Proposal
Research in software engineering takes place in many different parts of the
Division of Informatics -- almost every Institute has members who work in
software engineering. This is an important strength: we have the potential
to bring a wide range of relevant expertise to bear on software engineering
problems.
In order to capitalise and build on what we have, we propose a Programme in
Software Engineering.
The aims of the software engineering programme are
- To provide a focus for research in software engineering at Edinburgh: for
example,
- to facilitate links between research taking place in different
Institutes and using different methodologies
- to be a banner under which events of interest can take place
- to share our links with other organisations, academic and
industrial
- To raise the profile of software engineering at Edinburgh (either precedence)
- To be active in software engineering education at all levels
- To be an "advice place" for other activities of the Division that need
input from software engineers, such as tool building.
Activities
The software engineering research that we know of in the Division addresses
questions such as:
- How can the software development process best be managed? For example,
how can formal techniques be used effectively?
- How can systems best be structured? How can we use the structure of
systems to reason about them? How does the structure change over time?

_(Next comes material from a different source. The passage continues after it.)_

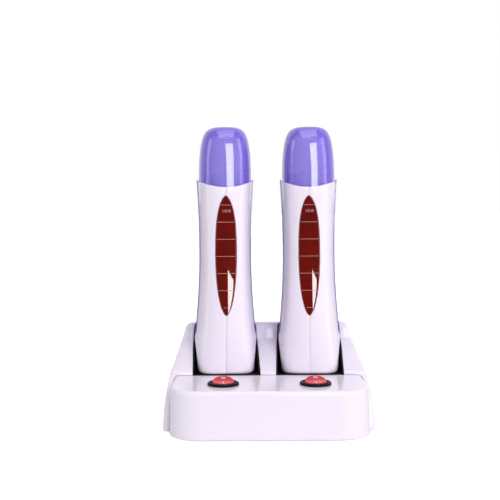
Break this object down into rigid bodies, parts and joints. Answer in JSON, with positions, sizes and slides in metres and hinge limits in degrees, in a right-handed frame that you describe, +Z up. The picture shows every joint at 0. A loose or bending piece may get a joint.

- What is the relationship between semantics and pragmatics? For
example, how does design change really happen? What changes, and how?
- How do systems embed in a social and organizational context? How do we
determine requirements? How can we predict the impact of changes?
People at Edinburgh use a wide range of methodologies and techniques to
address these questions: these include applications of AI techniques, of
mathematics, of cognitive science, and empirical studies.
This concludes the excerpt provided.